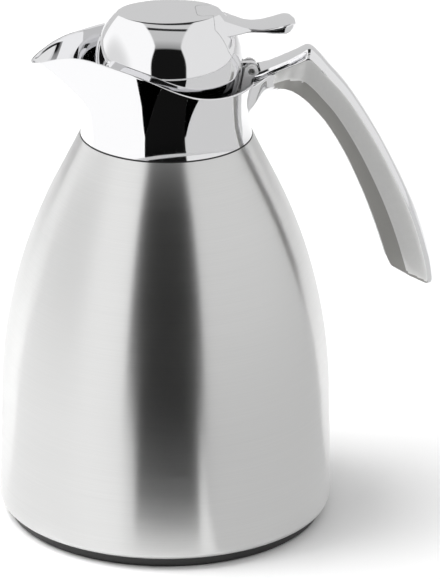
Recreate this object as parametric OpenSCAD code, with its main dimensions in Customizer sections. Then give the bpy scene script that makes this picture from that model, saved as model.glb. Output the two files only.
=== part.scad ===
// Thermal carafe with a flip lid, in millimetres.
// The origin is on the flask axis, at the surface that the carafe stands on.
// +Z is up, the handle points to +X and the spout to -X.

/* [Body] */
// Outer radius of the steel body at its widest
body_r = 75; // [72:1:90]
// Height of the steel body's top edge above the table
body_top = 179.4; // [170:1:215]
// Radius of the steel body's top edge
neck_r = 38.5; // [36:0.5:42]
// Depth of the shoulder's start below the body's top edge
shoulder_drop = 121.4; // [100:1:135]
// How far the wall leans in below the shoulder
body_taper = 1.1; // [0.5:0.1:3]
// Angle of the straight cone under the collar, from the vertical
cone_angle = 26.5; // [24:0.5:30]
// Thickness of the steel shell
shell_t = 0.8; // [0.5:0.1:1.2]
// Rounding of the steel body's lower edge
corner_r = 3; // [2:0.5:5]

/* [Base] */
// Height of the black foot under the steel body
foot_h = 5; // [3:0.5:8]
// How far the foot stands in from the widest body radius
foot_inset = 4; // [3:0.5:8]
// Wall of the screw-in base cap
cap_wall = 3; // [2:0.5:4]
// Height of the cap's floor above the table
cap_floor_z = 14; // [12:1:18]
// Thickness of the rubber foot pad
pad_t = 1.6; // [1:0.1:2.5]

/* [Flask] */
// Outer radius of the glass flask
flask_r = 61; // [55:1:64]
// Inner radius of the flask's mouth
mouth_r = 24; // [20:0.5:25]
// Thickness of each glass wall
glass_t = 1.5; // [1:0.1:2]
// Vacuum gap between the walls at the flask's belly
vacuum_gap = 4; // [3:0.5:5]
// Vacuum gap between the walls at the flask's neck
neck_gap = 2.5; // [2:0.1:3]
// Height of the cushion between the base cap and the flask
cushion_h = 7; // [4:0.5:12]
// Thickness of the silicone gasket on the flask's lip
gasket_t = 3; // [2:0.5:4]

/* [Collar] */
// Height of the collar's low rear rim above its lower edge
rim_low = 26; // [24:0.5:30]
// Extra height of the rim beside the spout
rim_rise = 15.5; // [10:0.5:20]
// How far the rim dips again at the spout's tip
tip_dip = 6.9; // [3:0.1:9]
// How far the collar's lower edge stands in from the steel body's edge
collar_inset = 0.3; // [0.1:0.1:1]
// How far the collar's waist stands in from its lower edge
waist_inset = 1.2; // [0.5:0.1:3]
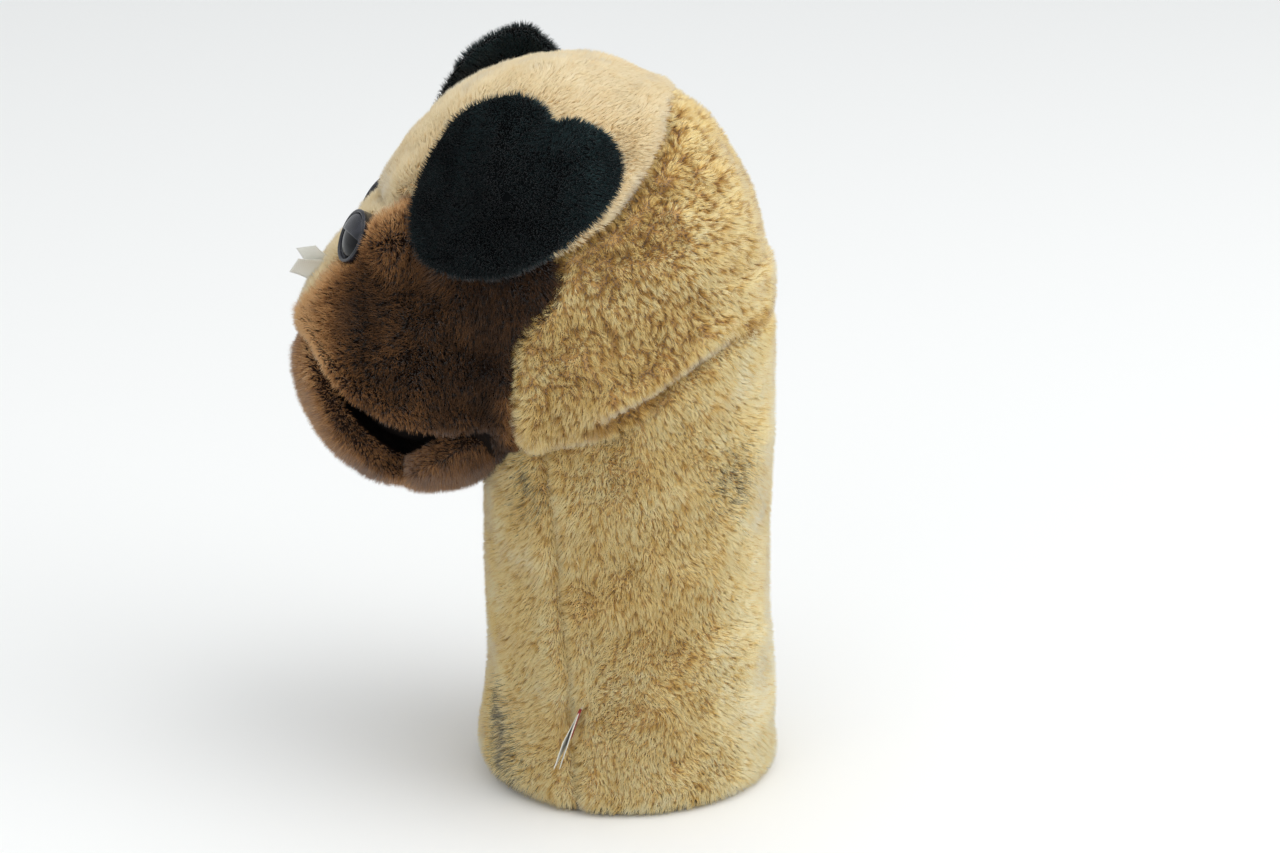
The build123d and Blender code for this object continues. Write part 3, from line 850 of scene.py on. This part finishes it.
+===+
Exercise instructions: Give a word-for-word copy of the records.

Response for this exercise:
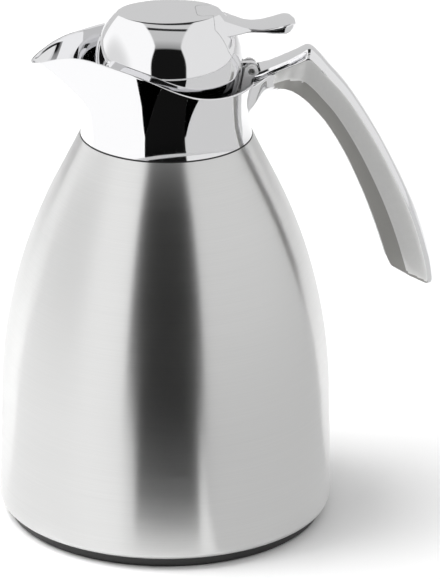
Recreate this object as parametric OpenSCAD code, with its main dimensions in Customizer sections. Then give the bpy scene script that makes this picture from that model, saved as model.glb. Output the two files only.
=== part.scad ===
// Thermal carafe with a flip lid, in millimetres.
// The origin is on the flask axis, at the surface that the carafe stands on.
// +Z is up, the handle points to +X and the spout to -X.

/* [Body] */
// Outer radius of the steel body at its widest
body_r = 75; // [72:1:90]
// Height of the steel body's top edge above the table
body_top = 179.4; // [170:1:215]
// Radius of the steel body's top edge
neck_r = 38.5; // [36:0.5:42]
// Depth of the shoulder's start below the body's top edge
shoulder_drop = 121.4; // [100:1:135]
// How far the wall leans in below the shoulder
body_taper = 1.1; // [0.5:0.1:3]
// Angle of the straight cone under the collar, from the vertical
cone_angle = 26.5; // [24:0.5:30]
// Thickness of the steel shell
shell_t = 0.8; // [0.5:0.1:1.2]
// Rounding of the steel body's lower edge
corner_r = 3; // [2:0.5:5]

/* [Base] */
// Height of the black foot under the steel body
foot_h = 5; // [3:0.5:8]
// How far the foot stands in from the widest body radius
foot_inset = 4; // [3:0.5:8]
// Wall of the screw-in base cap
cap_wall = 3; // [2:0.5:4]
// Height of the cap's floor above the table
cap_floor_z = 14; // [12:1:18]
// Thickness of the rubber foot pad
pad_t = 1.6; // [1:0.1:2.5]

/* [Flask] */
// Outer radius of the glass flask
flask_r = 61; // [55:1:64]
// Inner radius of the flask's mouth
mouth_r = 24; // [20:0.5:25]
// Thickness of each glass wall
glass_t = 1.5; // [1:0.1:2]
// Vacuum gap between the walls at the flask's belly
vacuum_gap = 4; // [3:0.5:5]
// Vacuum gap between the walls at the flask's neck
neck_gap = 2.5; // [2:0.1:3]
// Height of the cushion between the base cap and the flask
cushion_h = 7; // [4:0.5:12]
// Thickness of the silicone gasket on the flask's lip
gasket_t = 3; // [2:0.5:4]

/* [Collar] */
// Height of the collar's low rear rim above its lower edge
rim_low = 26; // [24:0.5:30]
// Extra height of the rim beside the spout
rim_rise = 15.5; // [10:0.5:20]
// How far the rim dips again at the spout's tip
tip_dip = 6.9; // [3:0.1:9]
// How far the collar's lower edge stands in from the steel body's edge
collar_inset = 0.3; // [0.1:0.1:1]
// How far the collar's waist stands in from its lower edge
waist_inset = 1.2; // [0.5:0.1:3]
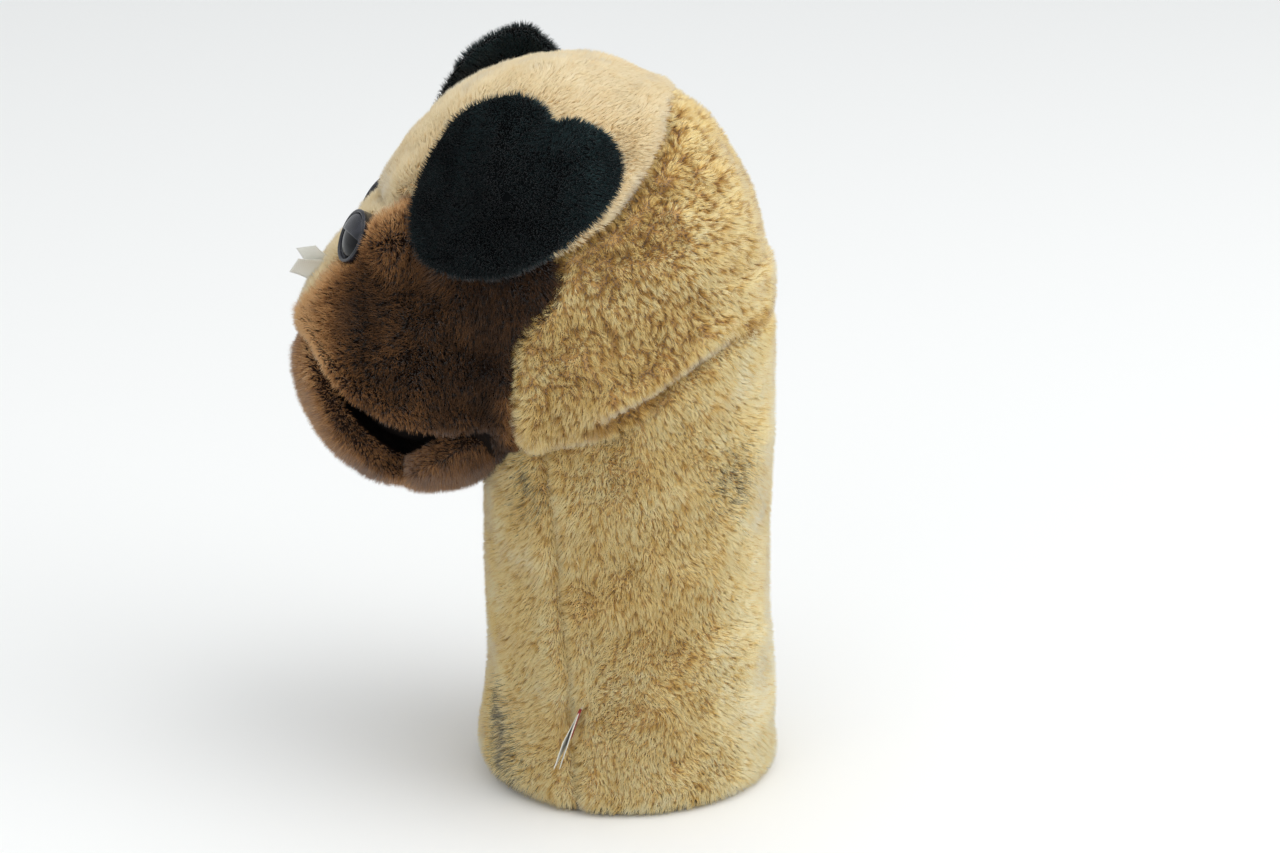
The build123d and Blender code for this object continues. Write part 3, from line 850 of scene.py on. This part finishes it.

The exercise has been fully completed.